I used to make New Year’s resolutions, but I could stand seeing “Do yoga” on my list only for so many years. I decided to change my approach. For the last three years, I’ve just focused on an invitation: “Invite more opportunities for embarrassment into my life.” In other words, I decided to risk vulnerability.
I’ve always wanted to tap dance. But I’ve never taken a lesson, never watched a how-to video. I thought it would be transformative to tap dance in front of 250 people at the Night of Writing Dangerously. I couldn’t do it alone, though, so I invited volunteers up on stage. People filled the stage–with gusto! And we tap danced, very appropriately, to Fatboy Slim’s “Because We Can” from Moulin Rouge.

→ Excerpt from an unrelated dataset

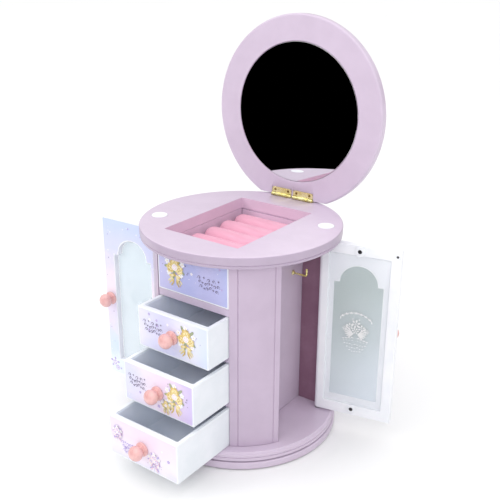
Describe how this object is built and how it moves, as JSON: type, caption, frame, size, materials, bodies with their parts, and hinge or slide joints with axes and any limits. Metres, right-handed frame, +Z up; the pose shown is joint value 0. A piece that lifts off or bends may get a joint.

“You are untying yourself from the tangible and becoming half a bird,” Petit said of his venture on the tight rope. I felt the same way when I became a tap dancer last Sunday night.
I now want the world to tap dance with me over and over again. I want to tap dance for infinity.
Cool! I mentioned this moment in my blog about how I reunited with a childhood friend because I needed a +1 for the Night of Writing Dangerously. It was a highly memorable day, and yours was the most memorable speech 🙂 Here’s the relevant post: http://www.junipernichols.com/writing-dangerously-2-2/
What a great blog post! Thanks so much for the kind words! I’m so happy you had such a good time at the Night of Writing Dangerously–hope you can make it again next year. I’d love to chat writing and hear more about your novel.
I actually have an author as my protagonist in my second and third novels. It was quite a fun concept to explore and he actually made out to be a very unique hero.
Good for you, Tim. I think authors can make for great heroes. I mean, just think of all the things they can bring to a story–observation, vulnerability, character insight, wisdom, etc.